In the multilevel model, time was the first level predictor and caregiver-rated self-control was the second (child-) level predictor. The cross-level interactions between time and caregiver ratings were also included. The following models were run: 1) linear and quadratic time effects models to investigate both linear and nonlinear time effects; 2) time and caregiver ratings effects models with cross-level interactions and age as covariate. The models were fitted with the Penalized Quasi-Likelihood estimator that is available in HLM. As no relative fit indices are available for model comparison with this estimation method, we investigated statistical significance of each of the polynomial time effects in step 1 to determine whether they should be included in the model or not.
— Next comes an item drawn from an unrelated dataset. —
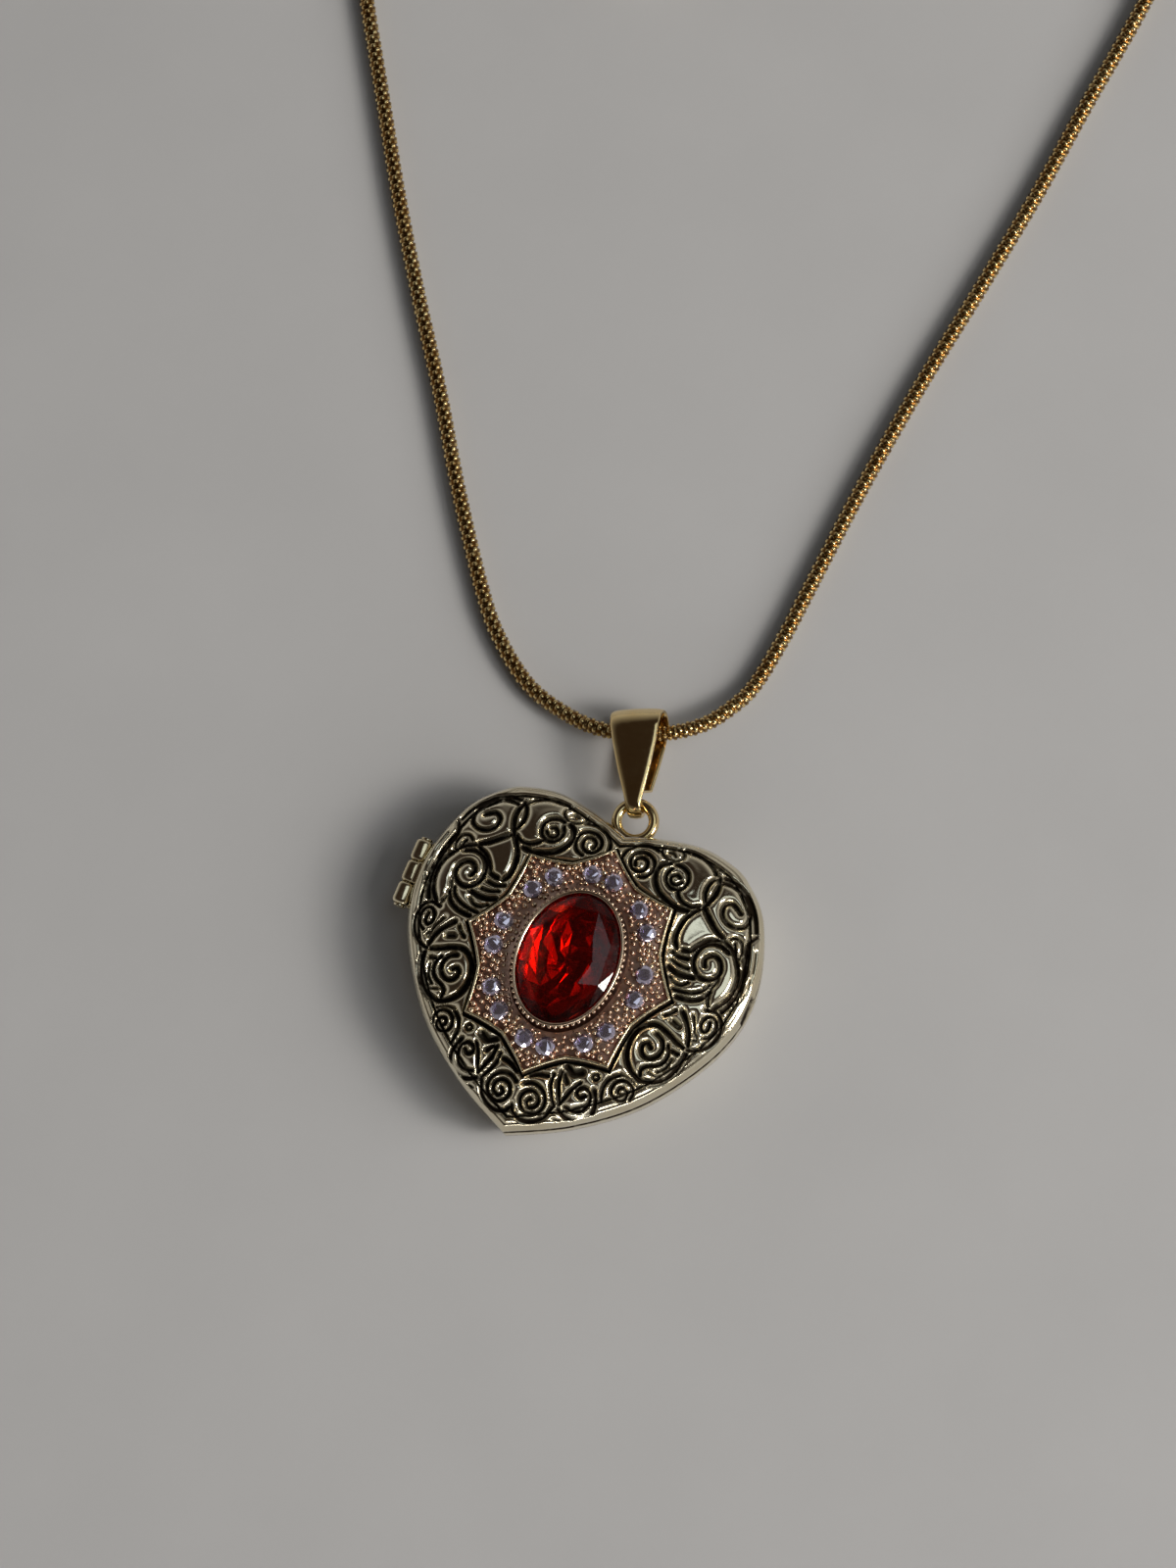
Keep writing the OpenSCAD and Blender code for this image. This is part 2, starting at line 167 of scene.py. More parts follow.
def torus(R, r, n=96, m=20, gap=0.0):
    """Ring about Z at the origin; with a gap its ends are cut square."""
    a = np.linspace(gap / 2, 2 * math.pi - gap / 2, n, endpoint=gap > 0)
    x, z = circle(m)
    P = np.stack(
        [
            np.outer(np.cos(a), R + r * x),
            np.outer(np.sin(a), R + r * x),
            np.outer(np.ones(n), r * z),
        ],
        -1,
    )
    return shell(P, "fan" if gap else "loop")


def lathe(profile, n=64):
    """Solid of revolution about X through (x, radius) points."""
    y, z = circle(n)
    P = np.array([np.stack([np.full(n, x), y * r, z * r], -1) for x, r in profile])
    return shell(P)


def moved(part, matrix):
    """The same skin after a turn and a shift."""
    V, Q, T = part
    R = np.array(matrix)
    return V @ R[:3, :3].T + R[:3, 3], Q, T


def place(x, y, z, turn=0.0, axis="Z"):
    """Shift to a point after a turn in degrees."""
    return Matrix.Translation((x, y, z)) @ Matrix.Rotation(turn * DEG, 4, axis)


# ---- procedural materials ----------------------------------------------------------------------
def material(name):
    mat = bpy.data.materials.new(name)
    mat.use_nodes = True
    nt = mat.node_tree
    bsdf = nt.nodes["Principled BSDF"]
    coord = nt.nodes.new("ShaderNodeTexCoord")
    return mat, nt, bsdf, coord


def noise(nt, coord, scale, detail=3.0, stretch=(1, 1, 1)):
    """Noise in the object's own metres."""
    mp = nt.nodes.new("ShaderNodeMapping")
    mp.inputs["Scale"].default_value = stretch
    nt.links.new(coord.outputs["Object"], mp.inputs["Vector"])
    n = nt.nodes.new("ShaderNodeTexNoise")
    n.inputs["Scale"].default_value = scale
    n.inputs["Detail"].default_value = detail
    nt.links.new(mp.outputs["Vector"], n.inputs["Vector"])
    return n.outputs["Fac"]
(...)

All independent variables were added to the model grand mean centred.
Note that, although the number of observation points at the first level can be regarded as rather substantial for an observational multilevel study (Hox et al. 2018), the number of cases at the second level was relatively small. We therefore closely inspected our models for the stability of findings. All models ran without difficulty and the maximum number of iterations required was 27. Bonferroni correction was applied to adjust for a potential inflation of the Type I error rate. There were three tests of the statistical significance of the independent variables (time, parent and teacher rated self-control) for each task, that is, one test for the occurrence of each behavioural category in comparison to the reference category. Therefore, alpha was set to .05 / 3 = .017. Results with robust standard errors are presented.